The Electoral College acts as a brake to majority passions by dividing the electorate into 50 parts, ensuring that even the smallest state has a seat at the table, while still allowing larger states to throw their weight around. It hampers the potential of third parties, true, but that also means it dampens extremism. Today’s swing states are not Massachusetts and Wyoming; they’re Michigan and Indiana, as middle-American as they come.

The drive for Electoral College votes “does distort a presidential campaign as close as this one. The humorist Andy Borowitz wrote last week that the election was canceled and instead a focus group of nine Ohio voters will pick the next president, and doesn’t that ring true?

But direct election of the president would also distort the process by giving a huge advantage to the most populous states and regions, and – more worrying – to special interests with the money and power to mobilize from coast to coast. As it stands, that power is tempered by the filter imposed by each state. Without such restraint, the presidential election could be hijacked by the well-funded, well-organized few.
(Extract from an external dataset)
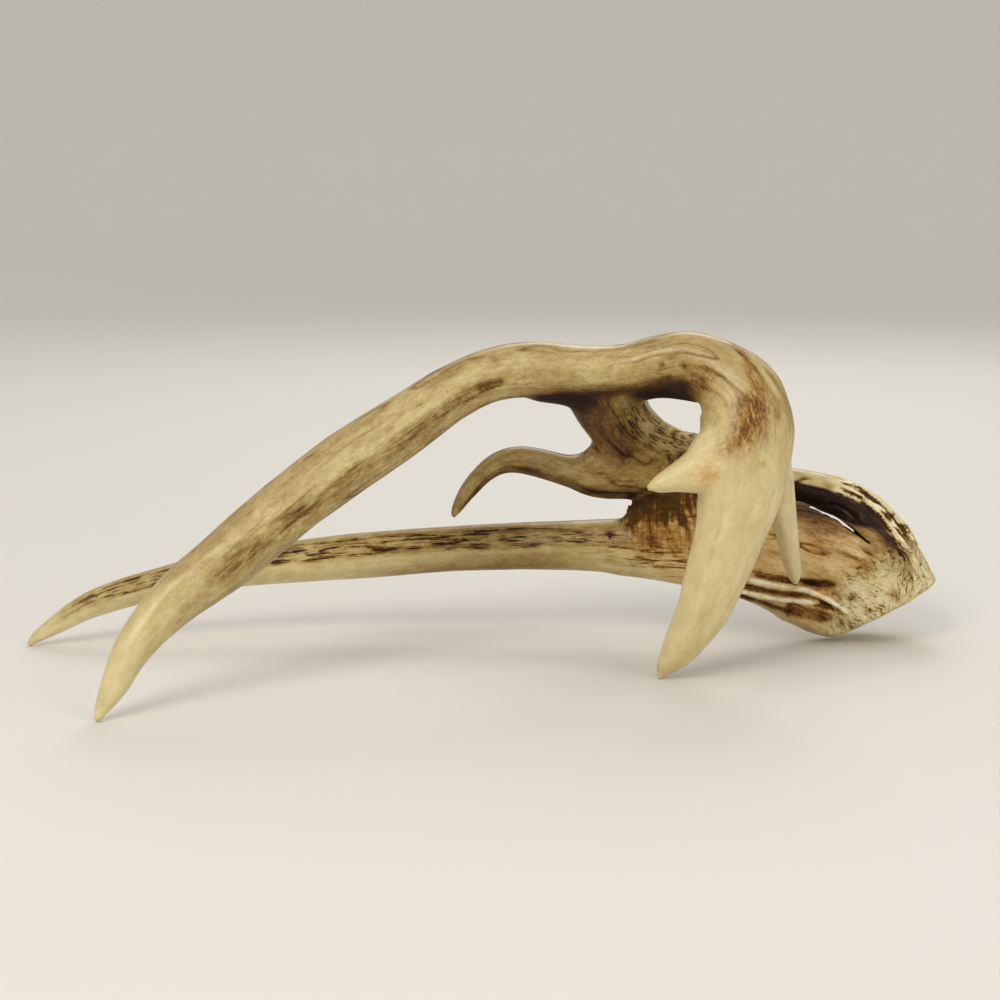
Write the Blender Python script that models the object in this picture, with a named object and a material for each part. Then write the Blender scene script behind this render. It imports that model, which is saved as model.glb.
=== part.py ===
# A deer antler, sawn off at its burr, resting on three tine tips and on the rim of the sawn base.
# It grew as one piece and is split here at its main forks by saw-thin gaps.

import bmesh
import bpy
import numpy as np
from mathutils import Vector

MM = 0.001

# Each branch is a list of stations from root to tip, in millimetres: x, y and z of its middle,
# half its width across, and half its thickness from front to back.
BURR = [
    (198, 30, 5, 28.5, 22), (190, 32, 18, 30, 24), (185, 34, 30, 26, 21), (179, 36, 40, 20, 16),
]
REAR_BEAM = [
    (189, 35, 27, 23, 19), (192, 40, 39, 19, 15), (186, 46, 52, 15, 12.5), (176, 51, 62.5, 13, 11),
    (164, 54, 69, 11, 10.5), (149, 55, 73, 9.5, 10), (128, 53, 76.5, 9, 10), (102, 45, 84, 10, 10.5),
    (85, 36, 93, 12, 10.5), (71, 27, 100, 13.5, 10), (60, 18, 110, 15, 9.5), (53, 7, 122, 15.5, 9.5),
    (48, -4, 133, 15.5, 9.5),
]
LOWER_TINE = [
    (182, 32, 25, 22, 19), (163, 31, 33, 28.5, 16), (143, 29, 40, 27.5, 12.5),
    (121, 28, 44, 22.5, 11), (99, 29, 45, 18.5, 11), (77, 31, 46, 15.5, 11),
    (50, 35, 47, 13, 11), (-20, 42, 44, 11, 10), (-60, 42, 41, 11.5, 10),
    (-100, 39, 38, 10.5, 9.5), (-134, 34, 35, 9, 8.5), (-163, 30, 30, 7.5, 7.5),
    (-202, 24, 19, 6.5, 6), (-219, 22, 9, 4.5, 4), (-231, 20, 0.5, 2.5, 2.5),
]
SHORT_TINE = [
    (76, 28, 83, 12.5, 10.5), (61, 24, 83, 10.5, 9.5), (47, 21, 83, 9.5, 8.5),
    (34, 17, 87, 7.5, 7), (10, 9, 94, 6.5, 6), (0, 6, 93, 5.5, 5.5), (-8, 3, 88, 4.5, 4.5),
    (-16, 0, 79, 4, 4), (-21, -2, 70, 2.5, 2.5),
]
LEFT_TINE = [
    (35, -14, 139, 12, 12), (13, -18, 140, 12.5, 12), (-6, -23, 137, 12, 12),
    (-24, -30, 129, 12.5, 12), (-41, -38, 118, 13.5, 13), (-67, -50, 102, 14, 13.5),
    (-94, -64, 83, 13.5, 12.5), (-120, -78, 62, 13, 11.5), (-140, -88, 47, 11, 10),
    (-156, -97, 29, 7.5, 7), (-164, -102, 13, 5.5, 5), (-169, -105, 0, 2.5, 2.5),
]
RIGHT_BEAM = [
    (35, -14, 139, 12, 12), (58, -14, 140, 11.5, 11.5), (71, -16, 143, 12, 11.5),
    (85, -20, 145, 12.5, 12), (99, -27, 139, 15, 12.5), (108, -34, 129, 19, 13.5),
    (111, -39, 115, 20.5, 14.5), (110, -43, 100, 19.5, 14.5), (107, -45, 84, 18, 13.5),
    (103, -46, 68, 15.5, 12), (98, -46, 52, 14, 11), (93, -45, 36, 12, 9.5),
    (87, -43, 23, 10, 8), (80, -41, 11, 7, 6.5), (74, -39, 0, 3, 3),
]
SPUR = [
    (107, -43, 106, 18, 11.5), (95, -47, 103, 14.5, 10), (86, -51, 99, 10, 7),
    (77, -54, 96, 6, 5.5), (67, -57, 92, 2.5, 2.5),
]
INNER_TINE = [
    (119, -32, 109, 11, 9), (126, -24, 92, 8.5, 8), (131, -16, 75, 6.5, 6.5),
    (135, -10, 61, 5, 5), (138, -5, 49, 4, 4), (141, -1, 37, 2.5, 2.5),
]
FOOT_WEB = [(84, 31, 88, 20, 9), (86, 31, 71, 24, 10), (90, 31, 53, 25, 11)]
RIGHT_ARCH_WEB = [(53, 6, 125, 9.5, 7.5), (65, -2, 131, 8, 7), (78, -10, 135, 9.5, 7), (91, -20, 136, 11, 8)]
LEFT_ARCH_WEB = [(20, -15, 133, 9, 8), (36, -8, 128, 9, 8), (46, 4, 116, 10, 8), (56, 16, 103, 9, 8)]

# The natural slit between the blade of the lower tine and the rear beam slopes down to the back.
SLIT = [(155, 40, 65, 1.2, 32), (168, 40, 59, 1.4, 32), (179, 40, 51, 1.0, 32)]
SLIT_DEPTH_AXIS = (0.19, 0.96, -0.19)

SAWN_FACE_CENTRE = (191, 32, 14)
SAWN_FACE_NORMAL = (0.48, -0.2, -0.854)

RING_SIDES = 24
PATH_STEP = 4
VOXEL = 1.7
SMOOTHING_ROUNDS = 6
KEPT_FACES = 0.085
SAW_GAP = 0.3

# Every branch that is split off: its stations, how far along them the cut lies, how wide the cut
# reaches, how far along a point sits that only this branch holds, its colour and its roughness.
BRANCHES = {
    "lower_tine": (LOWER_TINE, 134, 38, 300, (0.47, 0.37, 0.22), 0.5),
    "short_tine": (SHORT_TINE, 34, 28, 70, (0.33, 0.23, 0.11), 0.45),
    "left_tine": (LEFT_TINE, 34, 36, 150, (0.55, 0.45, 0.26), 0.4),
    "right_beam": (RIGHT_BEAM, 34, 42, 85, (0.58, 0.48, 0.28), 0.4),
    "front_tine": (RIGHT_BEAM, 146, 46, 190, (0.60, 0.50, 0.29), 0.4),
    "spur": (SPUR, 25, 24, 35, (0.64, 0.54, 0.33), 0.4),
    "inner_tine": (INNER_TINE, 26, 22, 55, (0.58, 0.49, 0.30), 0.4),
}
MAIN_BEAM_COLOUR = (0.25, 0.16, 0.08)
MAIN_BEAM_ROUGHNESS = 0.65
MAIN_BEAM_POINT = (190, 32, 18)


def clear_scene():
    for obj in list(bpy.data.objects):
        bpy.data.objects.remove(obj, do_unlink=True)


def smooth_path(stations):
    """The stations joined by a centripetal Catmull-Rom curve, about PATH_STEP apart."""
    rows = np.array(stations, float)
    rows = np.vstack([2 * rows[0] - rows[1], rows, 2 * rows[-1] - rows[-2]])
    path = []
    for a, b, c, d in zip(rows, rows[1:], rows[2:], rows[3:]):
        gaps = [np.linalg.norm(q[:3] - p[:3]) ** 0.5 for p, q in ((a, b), (b, c), (c, d))]
        t0, t1, t2, t3 = np.cumsum([0, *gaps])
        steps = max(2, round(gaps[1] ** 2 / PATH_STEP))
        for t in np.linspace(t1, t2, steps, endpoint=False):
            ab = ((t1 - t) * a + (t - t0) * b) / (t1 - t0)
            bc = ((t2 - t) * b + (t - t1) * c) / (t2 - t1)
            cd = ((t3 - t) * c + (t - t2) * d) / (t3 - t2)
            abc = ((t2 - t) * ab + (t - t0) * bc) / (t2 - t0)
            bcd = ((t3 - t) * bc + (t - t1) * cd) / (t3 - t1)
            path.append(((t2 - t) * abc + (t - t1) * bcd) / (t2 - t1))
    path.append(rows[-2])
    return np.array(path)


def place_along(stations, distance):
    """The point of a branch this many millimetres from its root, and the direction there."""
    path = smooth_path(stations)
    lengths = np.linalg.norm(np.diff(path[:, :3], axis=0), axis=1)
    index = int(np.searchsorted(np.cumsum(lengths), distance))
    direction = path[index + 1, :3] - path[index, :3]
    return Vector(path[index, :3]), Vector(direction).normalized()


def add_tube(mesh, stations, depth_axis=(0, 1, 0)):
    """Adds a closed tube of oval rings that runs through the stations."""
    path = smooth_path(stations)
    tangents = np.gradient(path[:, :3], axis=0)
    angles = np.linspace(0, 2 * np.pi, RING_SIDES, endpoint=False)[:, None]
    rings = []
    for row, tangent in zip(path, tangents):
        along = tangent / np.linalg.norm(tangent)
        deep = depth_axis - np.dot(depth_axis, along) * along
        deep /= np.linalg.norm(deep)
        across = np.cross(along, deep)
        ring = row[:3] + row[3] * np.cos(angles) * across + row[4] * np.sin(angles) * deep
        rings.append([mesh.verts.new(point * MM) for point in ring])
    for ring, following in zip(rings, rings[1:]):
        for i in range(RING_SIDES):
            j = (i + 1) % RING_SIDES
            mesh.faces.new((ring[i], ring[j], following[j], following[i]))
    mesh.faces.new(reversed(rings[0]))
    mesh.faces.new(rings[-1])


def object_from(name, mesh):
    bmesh.ops.recalc_face_normals(mesh, faces=mesh.faces)
    data = bpy.data.meshes.new(name)
    mesh.to_mesh(data)
    mesh.free()
    obj = bpy.data.objects.new(name, data)
    bpy.context.scene.collection.objects.link(obj)
    return obj


def tubes(name, branches, **options):
    mesh = bmesh.new()
    for stations in branches:
        add_tube(mesh, stations, **options)
    return object_from(name, mesh)


def block(name, centre, direction, length, width):
    """A square block, its length lying along the direction and its middle at the centre."""
    mesh = bmesh.new()
    bmesh.ops.create_cube(mesh, size=MM)
    obj = object_from(name, mesh)
    obj.scale = (width, width, length)
    obj.rotation_euler = Vector(direction).to_track_quat("Z", "Y").to_euler()
    obj.location = Vector(centre) * MM
    return obj


def apply_modifiers(obj):
    graph = bpy.context.evaluated_depsgraph_get()
    obj.data = bpy.data.meshes.new_from_object(obj.evaluated_get(graph))
    obj.modifiers.clear()


def cut_away(obj, cutters):
    for cutter in cutters:
        boolean = obj.modifiers.new(cutter.name, "BOOLEAN")
        boolean.operation = "DIFFERENCE"
        boolean.solver = "EXACT"
        boolean.object = cutter
    apply_modifiers(obj)
    for cutter in cutters:
        bpy.data.objects.remove(cutter, do_unlink=True)


def whole_antler():
    """All branches grown together into one surface."""
    branches = [
        BURR, REAR_BEAM, LOWER_TINE, SHORT_TINE, LEFT_TINE, RIGHT_BEAM, SPUR, INNER_TINE,
        FOOT_WEB, RIGHT_ARCH_WEB, LEFT_ARCH_WEB,
    ]
    antler = tubes("antler", branches)
    remesh = antler.modifiers.new("grown together", "REMESH")
    remesh.mode = "VOXEL"
    remesh.voxel_size = VOXEL * MM
    smooth = antler.modifiers.new("rounded forks", "SMOOTH")
    smooth.iterations = SMOOTHING_ROUNDS
    decimate = antler.modifiers.new("fewer faces", "DECIMATE")
    decimate.ratio = KEPT_FACES
    apply_modifiers(antler)
    return antler


def saw_cuts():
    """A thin square plate across each branch that is split off."""
    cuts = []
    for name, (stations, distance, width, *_) in BRANCHES.items():
        centre, direction = place_along(stations, distance)
        cuts.append(block(f"cut {name}", centre, direction, SAW_GAP, width))
    return cuts


def base_cut():
    """A block that takes off everything beyond the sawn face."""
    size = 120
    normal = Vector(SAWN_FACE_NORMAL).normalized()
    return block("sawn base", Vector(SAWN_FACE_CENTRE) + normal * size / 2, normal, size, size)


def gap_to(obj, point):
    """The distance from a point, in millimetres, to the nearest vertex of an object."""
    return min((vertex.co - point * MM).length for vertex in obj.data.vertices)


def split_pieces(antler):
    """The antler's separate bodies, each named after the branch whose own point lies in it."""
    bpy.context.view_layer.objects.active = antler
    antler.select_set(True)
    bpy.ops.mesh.separate(type="LOOSE")
    pieces = list(bpy.context.selected_objects)
    points = {name: place_along(row[0], row[3])[0] for name, row in BRANCHES.items()}
    points["main_beam"] = Vector(MAIN_BEAM_POINT)
    named = {}
    for name, point in points.items():
        piece = min(pieces, key=lambda candidate: gap_to(candidate, point))
        piece.name = piece.data.name = name
        named[name] = piece
    return named


def finish(obj, colour, roughness):
    material = bpy.data.materials.new(obj.name)
    material.use_nodes = True
    bone = material.node_tree.nodes["Principled BSDF"]
    bone.inputs["Base Color"].default_value = (*colour, 1)
    bone.inputs["Roughness"].default_value = roughness
    bone.inputs["Metallic"].default_value = 0
    obj.data.materials.clear()
    obj.data.materials.append(material)


def set_origin(obj, point):
    """Moves an object's origin to a point, in millimetres, and leaves its surface where it is."""
    obj.data.transform(obj.matrix_world)
    for vertex in obj.data.vertices:
        vertex.co -= point * MM
    obj.location = point * MM


def rest_on_ground(pieces):
    """Hangs the pieces on one empty that puts the footprint's middle at x = y = 0 and the tips at z = 0."""
    bpy.context.view_layer.update()
    corners = np.array([obj.matrix_world @ v.co for obj in pieces for v in obj.data.vertices])
    low, high = corners.min(axis=0), corners.max(axis=0)
    antler = bpy.data.objects.new("antler", None)
    bpy.context.scene.collection.objects.link(antler)
    antler.location = (-(low[0] + high[0]) / 2, -(low[1] + high[1]) / 2, -low[2])
    for obj in pieces:
        obj.parent = antler


def build():
    clear_scene()
    antler = whole_antler()
    slit = tubes("slit", [SLIT], depth_axis=SLIT_DEPTH_AXIS)
    cut_away(antler, [slit, base_cut(), *saw_cuts()])
    pieces = split_pieces(antler)
    finish(pieces["main_beam"], MAIN_BEAM_COLOUR, MAIN_BEAM_ROUGHNESS)
    set_origin(pieces["main_beam"], Vector(SAWN_FACE_CENTRE))
    for name, (stations, distance, _, _, colour, roughness) in BRANCHES.items():
        finish(pieces[name], colour, roughness)
        set_origin(pieces[name], place_along(stations, distance)[0])
    rest_on_ground(list(pieces.values()))


build()
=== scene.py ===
import itertools
import math

import bpy
import numpy as np
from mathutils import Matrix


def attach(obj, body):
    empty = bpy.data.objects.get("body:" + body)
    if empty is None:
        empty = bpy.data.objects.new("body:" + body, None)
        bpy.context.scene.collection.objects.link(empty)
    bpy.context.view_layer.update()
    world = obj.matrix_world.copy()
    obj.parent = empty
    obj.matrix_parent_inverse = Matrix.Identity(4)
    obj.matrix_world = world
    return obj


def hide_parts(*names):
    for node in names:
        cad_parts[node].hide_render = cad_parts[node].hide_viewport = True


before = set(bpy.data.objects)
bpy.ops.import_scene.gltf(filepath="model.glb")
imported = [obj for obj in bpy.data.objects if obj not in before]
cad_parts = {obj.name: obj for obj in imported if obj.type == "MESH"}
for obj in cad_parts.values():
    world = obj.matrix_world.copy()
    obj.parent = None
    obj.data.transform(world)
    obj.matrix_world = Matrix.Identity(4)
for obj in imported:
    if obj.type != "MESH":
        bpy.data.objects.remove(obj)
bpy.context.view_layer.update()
mm = 0.001

# the antler's shape, in mm; a route's columns are x, y, z, half width and half depth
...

Critics of the status quo also finger the so-called “faithless electors,” those who pledge to support a certain candidate on Election Day, then change their minds when the College meets six weeks later. The fear may be overblown, since only about half the states allow such disloyalty, and never has it altered the election outcome.

Still, voters have a right to expect their pledges will be honored, and states ought to require electors to do so.

There is no perfect way to elect a president for a nation this large, complex and contentious. When the system doesn’t satisfy – that is, when the person you favor loses because of the Electoral College – it’s natural to want to chuck it all in history’s dust bin. But like democracy itself, the Electoral College is the worst way to pick a president. Except for all the others.